▶ _Your task_
Up to and including the line containing "PLAY = 0.3 *", please reproduce the lines of the listing below, starting from the top.

▼

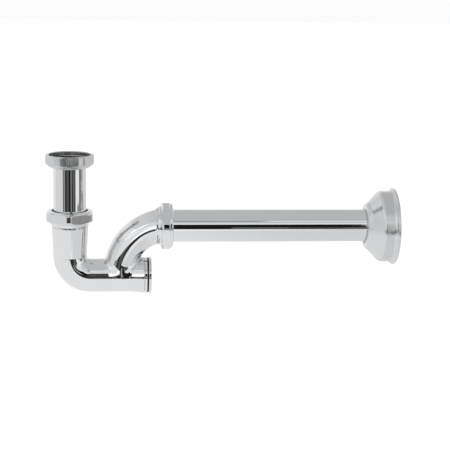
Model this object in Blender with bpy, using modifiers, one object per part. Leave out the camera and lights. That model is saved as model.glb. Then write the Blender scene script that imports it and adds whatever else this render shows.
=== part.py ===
"""Tubular P-trap for a basin or bidet: chrome-plated brass, 32 mm tubes, with slip joints, a cleanout plug and a
wall rosette.

Metres, +Z up. The origin is the centre of the inlet washer's upper face, where the basin's waste seats. The inlet
tube hangs down from it along -Z, and the outlet tube runs along +X to the wall. The whole trap lies in the plane
Y = 0. Lengths below are in millimetres times MM.
"""

from math import cos, pi, radians, sin

import bmesh
import bpy
from mathutils import Matrix, Vector

MM = 0.001

# Driving dimensions.
TUBE_R = 16.0 * MM  # outside of the 32 mm inlet and outlet tubes
TUBE_WALL = 1.0 * MM
BODY_R = 16.5 * MM  # outside of the U and the bottom run
SHOULDER_R = 17.8 * MM  # outside of the inlet leg, just below its socket
BODY_BORE_R = 14.4 * MM
OUTLET_DROP = 65.4 * MM  # inlet seat to the outlet's axis
SEAL_DEPTH = 49.6 * MM  # outlet's axis to the axis of the bottom run: the height of the water seal
BEND_R = 20.0 * MM  # centreline radius of the U
NECK_R = 46.0 * MM  # centreline radius of the swan neck
NECK_CENTRE_X = 95.0 * MM
NECK_OUTSIDE_R = 16.2 * MM
NECK_FLARE = 1.0 * MM  # how much the neck grows towards its socket
OUTLET_SOCKET_X = 84.6 * MM  # station 0 of the outlet's slip joint
BRANCH_END_X = 73.0 * MM  # end of the bottom run, where the cleanout ferrule sits
TUBE_END_X = 318.0 * MM
WALL_X = 321.1 * MM  # plane of the rosette's back

OUTLET_Z = -OUTLET_DROP
RUN_Z = OUTLET_Z - SEAL_DEPTH
NECK_CENTRE_Z = OUTLET_Z - NECK_R
PLAY = 0.3 * MM  # gap between pieces that touch

# Stations of a slip joint run from its socket's datum towards the tube it holds.
SOCKET_R = 17.4 * MM  # outside of the bend's end, inside the ferrule
SOCKET_BORE_R = 16.25 * MM
SOCKET_END = 4.0 * MM
INLET_BOTTOM = -8.0 * MM  # how deep the inlet tube can go
OUTLET_BOTTOM = 1.8 * MM
INLET_TUBE_END = -4.0 * MM
OUTLET_TUBE_END = 2.2 * MM
THREAD_R = 20.2 * MM  # pitch radius of the G 1 1/4 thread on each ferrule
NUT_THREAD_R = 20.55 * MM
FERRULE_END = 11.5 * MM
SEAT_LOW = 5.3 * MM
NUT_FOOT = 4.3 * MM
NUT_CEILING = 13.4 * MM
NUT_TOP = 15.7 * MM
MOUTH_R = 17.8 * MM  # of a slip nut, round its tube
SLIP_NUT_FLATS = 45.4 * MM

# Union nut, measured from the inlet seat.
UNION_TOP = 5.1 * MM
UNION_FOOT = -7.3 * MM
UNION_FLATS = 43.8 * MM
UNION_CORNER_R = 23.5 * MM
UNION_THREAD_R = 20.55 * MM
FLANGE_R = 19.0 * MM
WASHER_THICK = 2.0 * MM
FLANGE_THICK = 2.0 * MM

# Cleanout, measured along X.
PLUG_HEAD_X = (76.95 * MM, 79.6 * MM)
PLUG_HEAD_R = 18.15 * MM
PLUG_THREAD_R = 14.6 * MM
PLUG_TIP_X = 68.5 * MM
CLEANOUT_BORE_R = 14.9 * MM
BRANCH_R = 17.8 * MM
FERRULE_FACE_X = 75.4 * MM

# Rosette: stations run from the wall towards the trap.
ROSETTE_DROP = 0.8 * MM  # it hangs on the tube, so its axis is a little lower
ROSETTE_HOLE_R = 17.2 * MM
ROSETTE_WALL = 0.9 * MM

TURN_STEPS = 32  # facets round a turned piece
SWEEP_SIDES = 24  # facets round the bend
OVERCUT = 2.0 * MM  # how far a cutter runs past the face it opens


def clear_scene():
    for obj in list(bpy.data.objects):
        bpy.data.objects.remove(obj)


def collection(name, shown=True):
    made = bpy.data.collections.new(name)
    bpy.context.scene.collection.children.link(made)
    made.hide_render = not shown
    return made


def material(name, colour, roughness, metallic):
    made = bpy.data.materials.new(name)
    made.use_nodes = True
    shader = made.node_tree.nodes["Principled BSDF"]
    shader.inputs["Base Color"].default_value = (*colour, 1.0)
    shader.inputs["Roughness"].default_value = roughness
    shader.inputs["Metallic"].default_value = metallic
    return made


clear_scene()
PARTS = collection("p_trap")
CUTTERS = collection("cutters", shown=False)
CHROME = material("chrome", (0.78, 0.79, 0.80), 0.06, 1.0)
RUBBER = material("rubber", (0.02, 0.02, 0.02), 0.6, 0.0)
NYLON = material("nylon", (0.03, 0.03, 0.03), 0.45, 0.0)

ALONG_Z = Matrix.Identity(4)
ALONG_X = Matrix.Rotation(pi / 2, 4, "Y")  # turns local +Z to world +X
INLET = Matrix.Translation((0, 0, OUTLET_Z))
OUTLET = Matrix.Translation((OUTLET_SOCKET_X, 0, OUTLET_Z)) @ ALONG_X


def add_object(name, data, place, finish):
    obj = bpy.data.objects.new(name, data)
    obj.matrix_world = place
    if finish is None:
        CUTTERS.objects.link(obj)
        obj.hide_render = True
        obj.display_type = "WIRE"
    else:
        PARTS.objects.link(obj)
        data.materials.append(finish)
    return obj


def turned(name, profile, place, finish, steps=TURN_STEPS):
    """A closed profile of (radius, height) pairs, down its outer side and up its inner side, turned about local Z.
    A profile that starts and ends on the axis is left open there."""
    points = [Vector((radius, 0, height)) for radius, height in profile]
    count = len(points)
    on_axis = profile[0][0] == 0
    edges = [(i, i + 1) for i in range(count - 1)]
    if not on_axis:
        edges.append((count - 1, 0))
    mesh = bpy.data.meshes.new(name)
    mesh.from_pydata(points, edges, [])
    obj = add_object(name, mesh, place, finish)
    screw = obj.modifiers.new("turn", "SCREW")
    screw.steps = screw.render_steps = steps
    screw.use_merge_vertices = True
    screw.merge_threshold = 0.00001
    screw.use_smooth_shade = True
    return obj


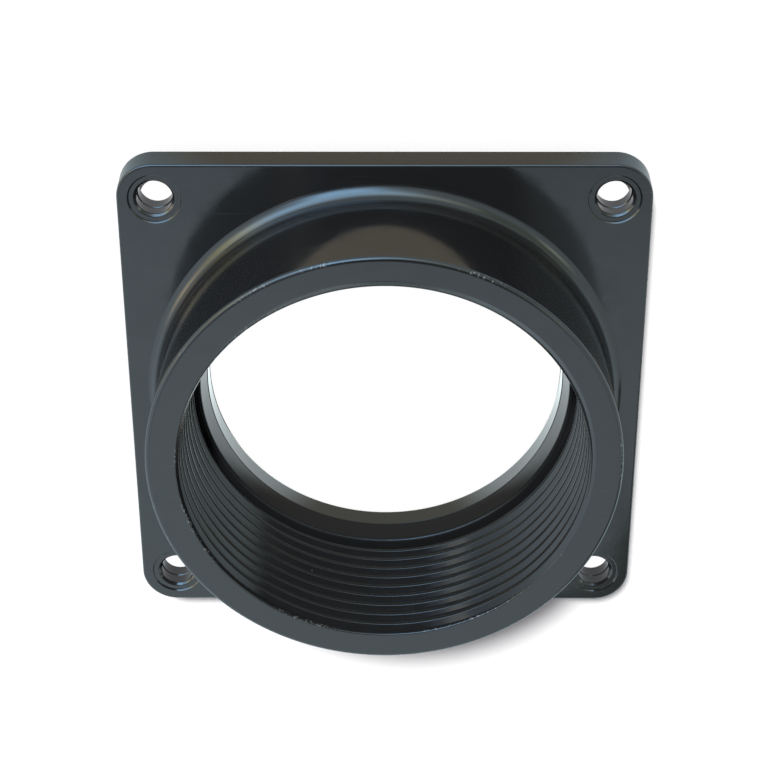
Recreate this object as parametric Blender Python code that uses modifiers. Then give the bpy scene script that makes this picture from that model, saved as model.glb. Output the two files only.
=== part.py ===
"""Square pipe flange with a tapered female pipe thread, moulded in one piece.

The bore axis is Z. The flange lies on the end of the short lip behind its plate,
so Z = 0 is the lip's end face, and the threaded collar points up.
"""

from math import ceil, cos, pi, radians, sin, tan

import bmesh
import bpy

mm = 0.001

# Plate
plate_width = 109.0 * mm
plate_thickness = 6.5 * mm
plate_corner_radius = 7.5 * mm
plate_edge_rounding = 0.35 * mm

# Bolt holes, one near each corner of the plate
hole_edge_distance = 7.7 * mm
hole_diameter = 7.5 * mm
hole_back_diameter = 7.2 * mm
hole_seam_height = 3.0 * mm
hole_chamfer = 0.5 * mm
hole_spot_diameter = 11.0 * mm
hole_spot_depth = 0.35 * mm

# Collar, from the front of the plate to the rim
collar_height = 28.2 * mm
collar_root_wall = 4.7 * mm
collar_root_fillet = 4.5 * mm
rim_width = 6.2 * mm
rim_outer_rounding = 0.9 * mm

# Bore at the thread's crests, tapered as pipe threads are
bore_mouth_diameter = 83.7 * mm
bore_taper = 1.0 / 16.0
mouth_chamfer_width = 0.6 * mm
mouth_chamfer_angle = radians(45.0)

# Tapered pipe thread, a right-hand helix with 8 turns to the inch; its crest meets the rim at
# the start angle
thread_pitch = 3.175 * mm
thread_depth = 1.7 * mm
thread_crest_width = 0.8 * mm
thread_angle = radians(60.0)
thread_start_angle = radians(69.6)

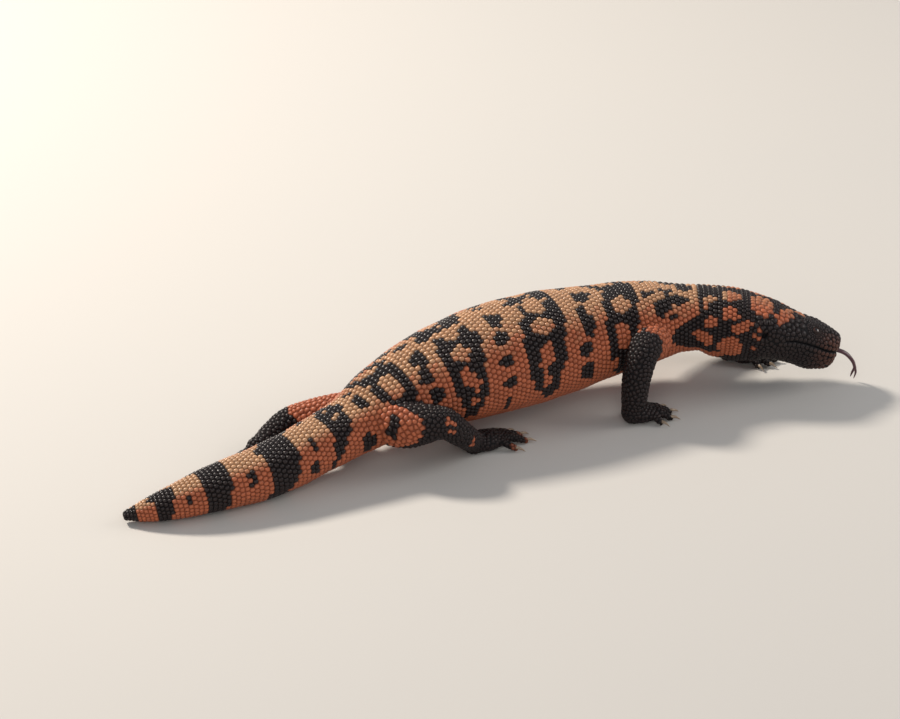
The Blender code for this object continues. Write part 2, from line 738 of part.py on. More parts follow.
def make_limb(name, limb, line, trunk):
    """Upper and lower length of one limb, and its foot."""
    parting = line.stations[limb["bend"]]
    lengths = (("_upper", 0.0, parting - 0.5 * GAP), ("_lower", parting + 0.5 * GAP, line.length))
    made = [make_foot(name + "_foot", limb, line)]
    for part, start, end in lengths:
        points, faces = tube(line, start, end, LIMB_COLUMNS, limb_lift)
        length = mesh_object(name + part, points, faces)
        cut(length, trunk, keep_cutter=True)
        if part == "_lower":
            points, faces = tube(line, 0.0, parting - 0.5 * GAP, LIMB_COLUMNS, limb_lift,
                                 swell=CUT_GAP)
            cut(length, mesh_object("upper cutter", points, faces))
        keep_largest(length)
        made.append(length)
    return made


def trunk_cutter(line, places):
    """The plain trunk, larger by the gap all over, for cutting the roots of the limbs."""
    start = places["tail root"]
    points, faces = tube(line, start, places["nape"], 54, plain_lift, swell=CUT_GAP)
    return mesh_object("trunk cutter", points, faces)


def main():
    for obj in list(bpy.data.objects):
        bpy.data.objects.remove(obj)
    line, places = body_line()
    limbs = {name: limb_line(limb) for name, limb in LIMBS.items()}
    parts = make_body(line, places, limb_samples(limbs))
    looks = {name: "salmon" for name in parts}
    looks["neck"] = "mixed"
    head, jaw, eyes = make_head(line, places)
    tongue, channel = make_tongue()
    cut(head, channel, keep_cutter=True)
    cut(jaw, channel)
    for obj in (head, jaw):
        keep_largest(obj)
        parts[obj.name] = obj
        looks[obj.name] = "black"
    for eye in eyes:
        parts[eye.name] = eye
        looks[eye.name] = "eye"
    parts["tongue"] = tongue
    looks["tongue"] = "tongue"
    trunk = trunk_cutter(line, places)
    for name, limb in LIMBS.items():
        for obj in make_limb(name, limb, limbs[name], trunk):
            parts[obj.name] = obj
            looks[obj.name] = "black"
    remove(trunk)
    for name, obj in parts.items():
        obj.data.materials.clear()
        obj.data.materials.append(material(looks[name]))
        obj.data.shade_smooth()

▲

▶ _Full solution_
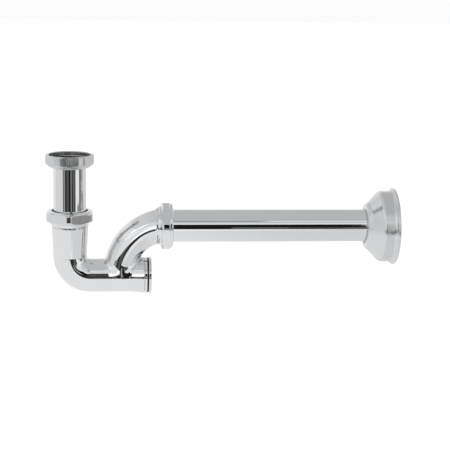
Model this object in Blender with bpy, using modifiers, one object per part. Leave out the camera and lights. That model is saved as model.glb. Then write the Blender scene script that imports it and adds whatever else this render shows.
=== part.py ===
"""Tubular P-trap for a basin or bidet: chrome-plated brass, 32 mm tubes, with slip joints, a cleanout plug and a
wall rosette.

Metres, +Z up. The origin is the centre of the inlet washer's upper face, where the basin's waste seats. The inlet
tube hangs down from it along -Z, and the outlet tube runs along +X to the wall. The whole trap lies in the plane
Y = 0. Lengths below are in millimetres times MM.
"""

from math import cos, pi, radians, sin

import bmesh
import bpy
from mathutils import Matrix, Vector

MM = 0.001

# Driving dimensions.
TUBE_R = 16.0 * MM  # outside of the 32 mm inlet and outlet tubes
TUBE_WALL = 1.0 * MM
BODY_R = 16.5 * MM  # outside of the U and the bottom run
SHOULDER_R = 17.8 * MM  # outside of the inlet leg, just below its socket
BODY_BORE_R = 14.4 * MM
OUTLET_DROP = 65.4 * MM  # inlet seat to the outlet's axis
SEAL_DEPTH = 49.6 * MM  # outlet's axis to the axis of the bottom run: the height of the water seal
BEND_R = 20.0 * MM  # centreline radius of the U
NECK_R = 46.0 * MM  # centreline radius of the swan neck
NECK_CENTRE_X = 95.0 * MM
NECK_OUTSIDE_R = 16.2 * MM
NECK_FLARE = 1.0 * MM  # how much the neck grows towards its socket
OUTLET_SOCKET_X = 84.6 * MM  # station 0 of the outlet's slip joint
BRANCH_END_X = 73.0 * MM  # end of the bottom run, where the cleanout ferrule sits
TUBE_END_X = 318.0 * MM
WALL_X = 321.1 * MM  # plane of the rosette's back

OUTLET_Z = -OUTLET_DROP
RUN_Z = OUTLET_Z - SEAL_DEPTH
NECK_CENTRE_Z = OUTLET_Z - NECK_R
PLAY = 0.3 * MM  # gap between pieces that touch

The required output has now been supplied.